When I was younger, I thought that when you farted, a little brown, smelly bubble would pop out of your butt, and then it would pop loudly. When it popped, a nasty-smelling gas would be released, and if some of the gas got on your clothing, you would smell bad forever. This resulted in: a) me looking behind myself after farting (to see the bubble) and b) me jumping as soon as I farted (so no gas got on my clothes!)
When I was little, I thought that it was actually my pants farting. My mom still asks me if my pants just farted.
When I was younger, I used to believe if i covered my ears before I farted no one else would hear it.
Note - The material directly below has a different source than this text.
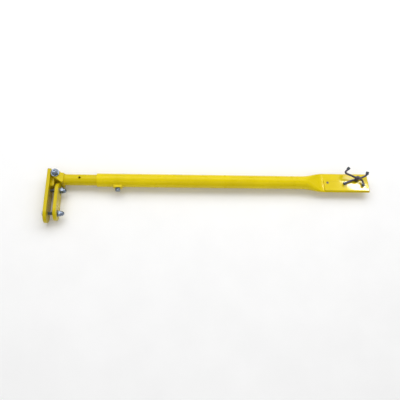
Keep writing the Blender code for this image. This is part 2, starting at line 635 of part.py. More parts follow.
def main():
    clear_scene()
    paint = make_material("yellow_paint", (0.72, 0.56, 0.01), 0.32, 0.0)
    zinc = make_material("zinc_plate", (0.55, 0.60, 0.68), 0.35, 1.0)
    steel = make_material("dark_steel", (0.06, 0.06, 0.08), 0.4, 0.8)
    rubber = make_material("grey_sleeve", (0.11, 0.13, 0.15), 0.55, 0.0)
    nylon = make_material("nylon", (0.78, 0.77, 0.72), 0.5, 0.0)
    brass = make_material("brass", (0.60, 0.42, 0.14), 0.3, 1.0)

    root = add_empty("tow_bar", (0, 0, 0))
    bar = add_empty("bar_axis", (0, 0, 0), root)
    arm = add_empty("arm_axis", (0, 0, 0), root)
    guide = add_empty("guide_axis", (SLIDER_END_X, 0, 0), root)
    head = add_empty("head_axis", PIVOT, root)
    jaw = add_empty("jaw_axis", (MOVING_JAW_X, CLAMP_UPPER_Y, 0), root)
    nut_upper = add_empty("nut_upper_axis", (MOVING_JAW_X, CLAMP_UPPER_Y, 0), root)
    nut_lower = add_empty("nut_lower_axis", (MOVING_JAW_X, CLAMP_LOWER_Y, 0), root)
    pad = add_empty("pad_axis", (LOCK_X, 0, 0), root)
    screw = add_empty("screw_axis", (LOCK_X, 0, 0), root)
    hook_a = add_empty("hook_a_axis", HOOK_STUD, root)
    hook_b = add_empty("hook_b_axis", HOOK_STUD, root)

    make_outer_tube(bar, paint)
    make_doubler(bar, paint, zinc)
    make_lock(bar, pad, screw, paint, zinc, brass)
    make_slider(arm, guide, paint, nylon)
    make_fork(arm, paint, zinc)
    make_knuckle(head, paint, brass)
    make_jaws(head, jaw, paint)
    make_clamp("upper", CLAMP_UPPER_Y, head, jaw, nut_upper, zinc, has_head=False)
    make_clamp("lower", CLAMP_LOWER_Y, head, jaw, nut_lower, zinc, has_head=True)
    make_hooks(bar, hook_a, hook_b, zinc, steel, rubber)
    stand_on_ground(root)


main()
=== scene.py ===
"""Finished look of the aircraft tow bar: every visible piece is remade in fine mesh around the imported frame.

Lengths are millimetres in the bar's own axes: X along the bar from the pivot bolt to the hitch end,
Y away from the jaws, Z up, with the tubes' axis at Y = Z = 0.
"""
import math
import random

import bmesh
import bpy
from mathutils import Matrix, Vector


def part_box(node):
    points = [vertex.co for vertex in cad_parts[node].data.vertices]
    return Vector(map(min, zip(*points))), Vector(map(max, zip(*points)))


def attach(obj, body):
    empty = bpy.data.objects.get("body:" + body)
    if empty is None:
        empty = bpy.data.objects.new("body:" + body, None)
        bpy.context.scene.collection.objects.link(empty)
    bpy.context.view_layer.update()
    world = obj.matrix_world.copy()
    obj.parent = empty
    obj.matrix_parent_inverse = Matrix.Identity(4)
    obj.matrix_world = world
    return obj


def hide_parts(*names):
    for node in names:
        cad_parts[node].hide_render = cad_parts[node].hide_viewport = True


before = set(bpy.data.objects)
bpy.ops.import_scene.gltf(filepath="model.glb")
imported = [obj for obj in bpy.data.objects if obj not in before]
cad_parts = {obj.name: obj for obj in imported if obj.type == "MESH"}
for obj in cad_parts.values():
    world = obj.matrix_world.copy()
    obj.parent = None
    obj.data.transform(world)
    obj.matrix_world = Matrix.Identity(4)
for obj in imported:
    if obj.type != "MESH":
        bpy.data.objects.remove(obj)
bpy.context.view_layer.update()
MM = 0.001


def middle(node):
    low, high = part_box(node)
    return (low + high) / 2


BAR = Vector((middle("pivot_washer").x, middle("inner_tube").y, middle("inner_tube").z))
TO_WORLD = Matrix.Translation(BAR) @ Matrix.Scale(MM, 4)


def span(node):
    """Lowest and highest corner of a CAD node, in millimetres in the bar's axes."""
    low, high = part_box(node)
    return (low - BAR) / MM, (high - BAR) / MM


# ---------------------------------------------------------------- materials

class Shader:
    """A node material built up in a few calls."""

    def __init__(self, name):
        self.material = bpy.data.materials.new(name)
        self.material.use_nodes = True
        self.nodes = self.material.node_tree.nodes
        self.links = self.material.node_tree.links
        self.surface = self.nodes["Principled BSDF"]
        self.place = self.nodes.new("ShaderNodeTexCoord").outputs["Object"]

    def link(self, source, target):
        self.links.new(source, target)

    def stretched(self, scale):
        node = self.nodes.new("ShaderNodeMapping")
        node.inputs["Scale"].default_value = scale
        self.link(self.place, node.inputs["Vector"])
        return node.outputs["Vector"]

    def noise(self, scale, detail=3.0, roughness=0.5, vector=None):
        node = self.nodes.new("ShaderNodeTexNoise")
        node.inputs["Scale"].default_value = scale
        node.inputs["Detail"].default_value = detail
        node.inputs["Roughness"].default_value = roughness
        self.link(vector or self.place, node.inputs["Vector"])
        return node.outputs["Fac"]

    def ramp(self, source, low, high, out_low=0.0, out_high=1.0):
        node = self.nodes.new("ShaderNodeMapRange")
        limits = {"From Min": low, "From Max": high, "To Min": out_low, "To Max": out_high}
        for label, value in limits.items():
            node.inputs[label].default_value = value
        self.link(source, node.inputs["Value"])
        return node.outputs["Result"]

    def math(self, operation, a, b):
        node = self.nodes.new("ShaderNodeMath")
        node.operation = operation
        for socket, value in zip(node.inputs, (a, b)):
            if isinstance(value, (int, float)):
                socket.default_value = value
            else:
                self.link(value, socket)
        return node.outputs["Value"]

    def mix(self, share, colour_a, colour_b):
        node = self.nodes.new("ShaderNodeMix")
        node.data_type = "RGBA"
        self.link(share, node.inputs["Factor"])
        for label, value in (("A", colour_a), ("B", colour_b)):
            socket = [s for s in node.inputs if s.name == label and s.type == "RGBA"][0]
            if isinstance(value, tuple):
                socket.default_value = (*value, 1.0)
            else:
                self.link(value, socket)
        return [s for s in node.outputs if s.type == "RGBA"][0]

    def wear(self):
        node = self.nodes.new("ShaderNodeAttribute")
        node.attribute_name = "wear"
        return node.outputs["Fac"]

    def bump(self, layers):
        """Stack bumps from (height, strength, distance in mm) layers."""
        normal = None
        for height, strength, distance in layers:
            node = self.nodes.new("ShaderNodeBump")
            node.inputs["Strength"].default_value = strength
            node.inputs["Distance"].default_value = distance * MM
            self.link(height, node.inputs["Height"])
            if normal is not None:
                self.link(normal, node.inputs["Normal"])
            normal = node.outputs["Normal"]
        self.link(normal, self.surface.inputs["Normal"])

    def set(self, **values):
        for label, value in values.items():
            self.surface.inputs[label.replace("_", " ")].default_value = value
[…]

I used to think that a queef was just a regular fart, NOT the kind of fart that cometh from a woman's inner area. When I was around 18, I had told my boyfriend at the time about how my best friend and I would go around saying "I queefed". He then asked me if I knew what it really meant. Of course I didn't know that it could mean anything else, and when I asked him what it really was, he wouldn't tell me (being that he was a little more sexually adept than I was). Anyway, I found out the true meaning when I was 21--my roomie and some friends set me straight during a discussion on bodily functions.
Rat Boy, I hate you for not telling me before!
my brothers farts smell really bad so when i was little i always thought he pooped in his pant when he farted
When i was younger (about 4 or 5) I used to believe farts were a bubble in the shape of a potato peeled by a knife due to the fact thats what it felt like when it came out. Felt like alot of angles. Man, was i stupid
my older cousin once told me that if i never farted again, all of the gas would build up inside me and i'd explode.
I had always believed that if you farted, green gas would come out! and if you would breathe it in, your face would turn green! how dumb was i?
My mom would fart and blame it on my cat Rose. I used to think Rose was the gassiest cat in the world. And I didn't realize that it wasn't my cat until I turned 15. It was when my mom was sitting by the cat and she farted and I looked over at my mom and go... "Mom, did you know that Rose only farts when she is around you?" she looked at me like I was the stupidest daughter ever!! lol I am a brunette who is blonde!!! lol
I used to think that to get the gas in the natural gas trucks, people farted into the back of the truck and closed the door really quick.
when I was little I used to beleve that if you farted in a can and put it in the frezer, you would have a frozen fart for hot summer days.
the other day we were in class and my teacher had a stupid moment and she said her brain lost wind. then she went on to explain that her mother had told her daughter that it was not nice for little girls to fart or say fart so she told her to say that she had lost wind. The next day her daughter can running into the kitchen screaming i lost wind i lost wind. so now it is an inside joke in the class we all say our brains lost wind when we have a stupid moment.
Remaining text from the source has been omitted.